The relaxed pleasures of the Italian table perhaps touch the sublime in Piemontese inspired cooking? Fresh Tassie truffle liberally sliced over a plate of agnolotti del plin and what to drink? Undeserved spoiling in carefully sipped glasses of Produttori tradition. Great purity, freshness and ripe melting wax tannin. Head full of truffle, rose, cherry, licorice and tar perfume. Great fatty comfort cut by a tannin acid nexus like no other. A few moments of life on planet Earth which offer a very tasty connection to its best farming and cooking tradition. Even at just over ten years in the bottle under the most unreliable of closures, this Nebbiolo is only just starting to soften after a rough double decant. There’s no fat to the ripeness but there’s no green either. The acid cleans up the finish but it helps freshen the lovely mix of red fruit and darker savoury tar. Thanks, Scopri, our local Carlton Italian for birthday spoiling and the best glassware for Neb. Sitting under that huge black and white wall sized print of the Barbaresco landscape only helps the mood.
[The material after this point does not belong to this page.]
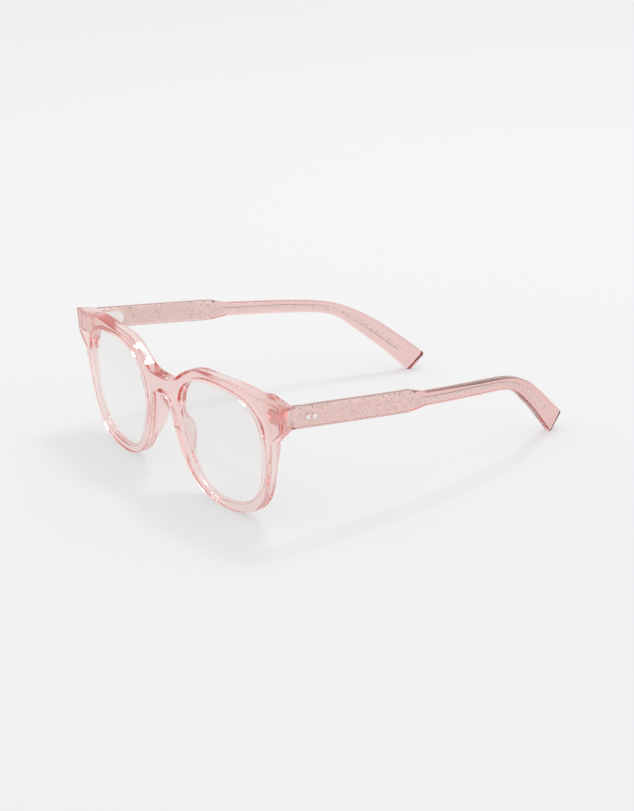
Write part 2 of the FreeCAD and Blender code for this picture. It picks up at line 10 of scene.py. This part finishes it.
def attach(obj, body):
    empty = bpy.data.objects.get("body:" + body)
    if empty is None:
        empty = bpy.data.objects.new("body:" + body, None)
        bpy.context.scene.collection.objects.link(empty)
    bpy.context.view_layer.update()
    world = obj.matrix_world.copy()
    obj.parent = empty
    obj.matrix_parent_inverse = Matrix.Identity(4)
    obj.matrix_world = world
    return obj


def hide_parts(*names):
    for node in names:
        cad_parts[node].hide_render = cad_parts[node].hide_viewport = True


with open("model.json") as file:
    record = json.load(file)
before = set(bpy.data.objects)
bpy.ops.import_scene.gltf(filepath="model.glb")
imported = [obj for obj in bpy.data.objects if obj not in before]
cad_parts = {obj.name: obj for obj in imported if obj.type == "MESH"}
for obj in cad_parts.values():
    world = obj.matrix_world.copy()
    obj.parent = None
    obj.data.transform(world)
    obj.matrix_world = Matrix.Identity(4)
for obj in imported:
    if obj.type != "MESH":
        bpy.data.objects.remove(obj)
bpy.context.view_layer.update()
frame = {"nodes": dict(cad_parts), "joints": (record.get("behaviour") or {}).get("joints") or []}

It’s unusual for the words finesse and Barossa to appear in the same sentence but it can’t be avoided here. Perfect musky, red fruit ripeness. Some whole berries in the ferment push the plush brightness and a fine phenolic grip keep the scales perfectly balanced. All the good bits of Grenache grown where it’s happy and no awkward heat, green acid or tannin. It just flows gently, builds sweet fruit and then waves bye with some graceful grip. It’ll be fascinating to see how it ages. Will it get deeper fruited or just lose its brightness? Venerable vines, great purity and just over a twenty. Heart warming generosity.
The front label is much prettier but goodness, don’t you wish all NV Champagne had a back label with this much info? If you just like glugging Veuve then you’re probably indifferent and aren’t reading this anyway. For the price of anodyne LVMH you can have this though. Sparklingly clean in every sense, flowers, crystallised citrus, touch of yeasty patisserie and driving linear acidity carrying all those flavours a long way. Contained, subtle power that rules on shiny polished rails. The reserve wine and time on those little yeast beasties just add intricacy to the chalky sense of place. Côte des Blancs precision from an obsessively quality driven producer who only makes small amounts of bliss like this. This would make even the most jaded appetite drool.
12% alcohol. Cork. $70 or thereabouts direct from the importer.
Perfect way to celebrate Bastille day eve with a Kiwi that’s better value and probably a bit cleaner than some more illustrious Bordeaux, which was already an expensive dabble thirty years ago when the bug bit. Not that price stopped a reckless love of Burgundy instead. Probably as many disappointments too. Anyway, unlike nearly every other NZ producer, Te Mata are as nineteenth century traditional as the Bordelaise in the choice of stopper. Happily the expensive looking tree bark here didn’t spoil a seriously delicious wine. Just medium in body but achingly fragrant. A perfect mix of marginally tart but ripe fruit and a savoury anchor. Black cherry, cassis, sweet green leaves and seasoning of black olive and cedar oak, all in elegant proportion and driven long. Hint of that grounding claret gravel too. No grunt, just harmony. Anyone on either bank of the Gironde able to guarantee the same quality to price rapport? Could default to a predictably not funny….. choice, eh bro?
13.50% alcohol. CORK! C’est quoi!? $28 from what Dan’s questionably call a rationalisation which means they won’t stock it at my local. Happy to take the below cost discount to clear it though.
Just to make sure Nebbiolo’s over represented hereabouts, yet another. Enoteca Sileno have developed a reputation for perhaps not the thinnest of margins on wine but if you look carefully in their impressive wine fridge, you’ll notice less lauded vintages still there for about $135. Less if you buy a few and tongue in cheek ask for a discount. This Montestefano is still a craggy peak of dense stone. Very ripe red cherry, earthy tar and a bit of licorice, well, it is Neb of course. Chunks of mouth desiccating tannin and acid. Only tamed by fat and protein. Warm vintage, big hearted wine from the most stern of the Produttori’s crus. As unyielding as a 90s’ Juventus back four.